Wednesday, 15 May 2013


The "Ask and Respond" culture in KM


Ask (always) This article was making the rounds yesterday via Twitter. It is a really interesting article from McKinsey, which starts with the observation that, in Intelligence groups in the USA, "the single strongest predictor of group effectiveness was the amount of help that analysts gave to each other".

The article goes on to discuss this culture, and draws on several studies to conclude that "Across these diverse contexts, organizations benefit when employees freely contribute their knowledge and skills to others". The authors go on to talk about a Giver culture, where knowledge is freely shared, and a Taker culture, where it isn't*. Taker cultures often dominate in organisations, through overt or hidden forms of internal competition, even though Giver cultures are significantly more successful in business terms. The article talks about how Giver culture can be introduced, rewarded, and modelled by leadership.

However a little deeper in the article, we find that Giving (exchange of knowledge) is not a cultural norm in itself, it is a response to something else.
"Giver cultures depend on employees making requests; otherwise, it’s difficult to figure out who needs help and what to give. In fact, studies reviewed by psychologists Stella Anderson and Larry Williams show that direct requests for help between colleagues drive 75 to 90 percent of all the help exchanged within organizations".
Giving is a Response to Asking.

What we see in the successful cultures, is a behaviour of Asking, which prompts a Giving/Helping response.

It is possible to develop an Asker culture - the article talks about an exercise called a Reciprocity Ring, which is a face to face version of the Question-driven communities of practice we see operating so successfully as part of mature knowledge management programs. Peer Assist is the archetypal Asker process, which always generates a Giver response. Many of the standard Knowledge Management interventions act as culture change agents in their own right to promote the behaviours of asking and of giving.
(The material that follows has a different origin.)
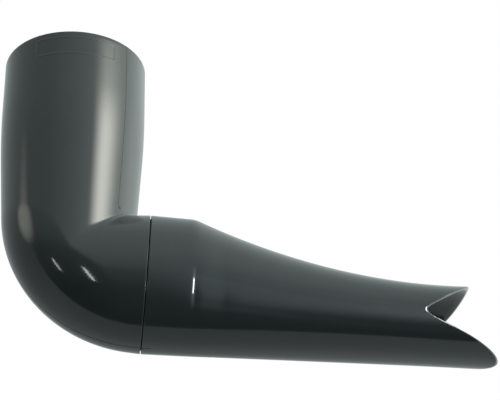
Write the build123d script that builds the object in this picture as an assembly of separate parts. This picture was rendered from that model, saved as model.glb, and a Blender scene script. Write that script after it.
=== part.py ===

So if you are interested in creating a "culture of Knowledge Sharing" - a Giver culture, that "single strongest predictor of group effectiveness" - remember that Giving is (75% to 90% of the time) a response to Asking.
Try creating an Asker culture first (as I suggest in this video).


*I don't really like the terms "Giving" and "Taking" here - all exchange of knowledge requires a giver and a taker. The question is, what prompts and supports the interaction between the two, and who takes the first step.